Exactly reproduce the lines that follow.
▬▬▬
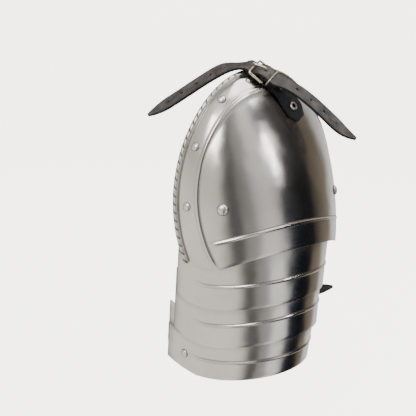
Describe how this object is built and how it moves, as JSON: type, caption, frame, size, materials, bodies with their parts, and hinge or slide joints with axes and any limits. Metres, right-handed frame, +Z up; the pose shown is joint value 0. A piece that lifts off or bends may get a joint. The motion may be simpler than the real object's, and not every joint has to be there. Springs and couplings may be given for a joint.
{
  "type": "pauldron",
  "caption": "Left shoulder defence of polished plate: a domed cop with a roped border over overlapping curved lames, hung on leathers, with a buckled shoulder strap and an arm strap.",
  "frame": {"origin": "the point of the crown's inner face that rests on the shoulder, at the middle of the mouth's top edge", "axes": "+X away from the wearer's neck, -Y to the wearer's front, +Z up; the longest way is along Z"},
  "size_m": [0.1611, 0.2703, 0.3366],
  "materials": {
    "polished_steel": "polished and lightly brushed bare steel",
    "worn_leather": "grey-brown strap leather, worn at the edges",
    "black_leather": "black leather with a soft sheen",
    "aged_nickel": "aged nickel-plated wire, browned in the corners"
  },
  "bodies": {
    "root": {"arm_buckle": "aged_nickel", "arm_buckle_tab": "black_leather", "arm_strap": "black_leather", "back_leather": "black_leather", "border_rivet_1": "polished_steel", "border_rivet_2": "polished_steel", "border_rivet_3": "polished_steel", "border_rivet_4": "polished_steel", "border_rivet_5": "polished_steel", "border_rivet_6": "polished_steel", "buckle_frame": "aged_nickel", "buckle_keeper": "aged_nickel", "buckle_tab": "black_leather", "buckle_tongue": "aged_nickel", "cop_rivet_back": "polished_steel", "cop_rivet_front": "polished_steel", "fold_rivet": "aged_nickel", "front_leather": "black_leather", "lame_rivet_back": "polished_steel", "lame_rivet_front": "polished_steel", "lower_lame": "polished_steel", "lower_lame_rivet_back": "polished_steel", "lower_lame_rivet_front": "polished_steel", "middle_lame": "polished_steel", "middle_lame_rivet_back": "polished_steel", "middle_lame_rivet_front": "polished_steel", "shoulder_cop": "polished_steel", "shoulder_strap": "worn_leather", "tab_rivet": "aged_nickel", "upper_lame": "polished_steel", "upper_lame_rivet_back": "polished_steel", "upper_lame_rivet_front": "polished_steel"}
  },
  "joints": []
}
▬▬▬
**Worked answer**
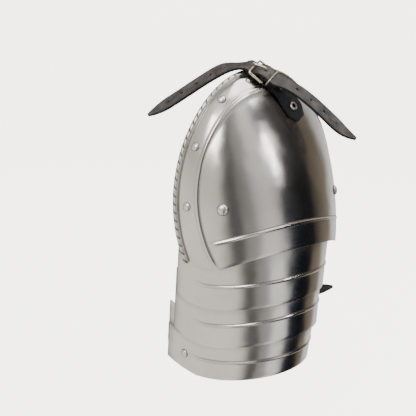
Describe how this object is built and how it moves, as JSON: type, caption, frame, size, materials, bodies with their parts, and hinge or slide joints with axes and any limits. Metres, right-handed frame, +Z up; the pose shown is joint value 0. A piece that lifts off or bends may get a joint. The motion may be simpler than the real object's, and not every joint has to be there. Springs and couplings may be given for a joint.
{
  "type": "pauldron",
  "caption": "Left shoulder defence of polished plate: a domed cop with a roped border over overlapping curved lames, hung on leathers, with a buckled shoulder strap and an arm strap.",
  "frame": {"origin": "the point of the crown's inner face that rests on the shoulder, at the middle of the mouth's top edge", "axes": "+X away from the wearer's neck, -Y to the wearer's front, +Z up; the longest way is along Z"},
  "size_m": [0.1611, 0.2703, 0.3366],
  "materials": {
    "polished_steel": "polished and lightly brushed bare steel",
    "worn_leather": "grey-brown strap leather, worn at the edges",
    "black_leather": "black leather with a soft sheen",
    "aged_nickel": "aged nickel-plated wire, browned in the corners"
  },
  "bodies": {
    "root": {"arm_buckle": "aged_nickel", "arm_buckle_tab": "black_leather", "arm_strap": "black_leather", "back_leather": "black_leather", "border_rivet_1": "polished_steel", "border_rivet_2": "polished_steel", "border_rivet_3": "polished_steel", "border_rivet_4": "polished_steel", "border_rivet_5": "polished_steel", "border_rivet_6": "polished_steel", "buckle_frame": "aged_nickel", "buckle_keeper": "aged_nickel", "buckle_tab": "black_leather", "buckle_tongue": "aged_nickel", "cop_rivet_back": "polished_steel", "cop_rivet_front": "polished_steel", "fold_rivet": "aged_nickel", "front_leather": "black_leather", "lame_rivet_back": "polished_steel", "lame_rivet_front": "polished_steel", "lower_lame": "polished_steel", "lower_lame_rivet_back": "polished_steel", "lower_lame_rivet_front": "polished_steel", "middle_lame": "polished_steel", "middle_lame_rivet_back": "polished_steel", "middle_lame_rivet_front": "polished_steel", "shoulder_cop": "polished_steel", "shoulder_strap": "worn_leather", "tab_rivet": "aged_nickel", "upper_lame": "polished_steel", "upper_lame_rivet_back": "polished_steel", "upper_lame_rivet_front": "polished_steel"}
  },
  "joints": []
}